** START OF DATA FOR THIS EXERCISE **
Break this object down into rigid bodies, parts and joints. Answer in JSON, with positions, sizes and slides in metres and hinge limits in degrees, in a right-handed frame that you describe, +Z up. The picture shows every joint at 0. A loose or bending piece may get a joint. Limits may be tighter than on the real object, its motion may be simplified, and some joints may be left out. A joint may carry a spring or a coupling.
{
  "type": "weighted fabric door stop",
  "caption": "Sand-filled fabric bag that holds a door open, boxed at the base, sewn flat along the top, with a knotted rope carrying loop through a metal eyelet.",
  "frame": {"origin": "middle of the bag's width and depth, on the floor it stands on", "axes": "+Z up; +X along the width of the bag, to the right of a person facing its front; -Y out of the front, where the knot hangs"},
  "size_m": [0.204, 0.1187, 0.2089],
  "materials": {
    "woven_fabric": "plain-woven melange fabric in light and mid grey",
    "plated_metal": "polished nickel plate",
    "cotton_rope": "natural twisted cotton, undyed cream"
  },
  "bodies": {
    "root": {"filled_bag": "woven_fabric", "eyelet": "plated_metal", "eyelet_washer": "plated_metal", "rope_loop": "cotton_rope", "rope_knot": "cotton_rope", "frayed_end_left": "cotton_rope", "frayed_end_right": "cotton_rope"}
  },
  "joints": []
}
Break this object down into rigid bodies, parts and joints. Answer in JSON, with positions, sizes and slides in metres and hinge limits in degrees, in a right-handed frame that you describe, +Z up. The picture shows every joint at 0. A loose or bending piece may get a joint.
** END OF DATA FOR THIS EXERCISE **
From the records above, extract each line exactly as shown.

• **FINISHED EXERCISE**:
Break this object down into rigid bodies, parts and joints. Answer in JSON, with positions, sizes and slides in metres and hinge limits in degrees, in a right-handed frame that you describe, +Z up. The picture shows every joint at 0. A loose or bending piece may get a joint. Limits may be tighter than on the real object, its motion may be simplified, and some joints may be left out. A joint may carry a spring or a coupling.
{
  "type": "weighted fabric door stop",
  "caption": "Sand-filled fabric bag that holds a door open, boxed at the base, sewn flat along the top, with a knotted rope carrying loop through a metal eyelet.",
  "frame": {"origin": "middle of the bag's width and depth, on the floor it stands on", "axes": "+Z up; +X along the width of the bag, to the right of a person facing its front; -Y out of the front, where the knot hangs"},
  "size_m": [0.204, 0.1187, 0.2089],
  "materials": {
    "woven_fabric": "plain-woven melange fabric in light and mid grey",
    "plated_metal": "polished nickel plate",
    "cotton_rope": "natural twisted cotton, undyed cream"
  },
  "bodies": {
    "root": {"filled_bag": "woven_fabric", "eyelet": "plated_metal", "eyelet_washer": "plated_metal", "rope_loop": "cotton_rope", "rope_knot": "cotton_rope", "frayed_end_left": "cotton_rope", "frayed_end_right": "cotton_rope"}
  },
  "joints": []
}
Break this object down into rigid bodies, parts and joints. Answer in JSON, with positions, sizes and slides in metres and hinge limits in degrees, in a right-handed frame that you describe, +Z up. The picture shows every joint at 0. A loose or bending piece may get a joint.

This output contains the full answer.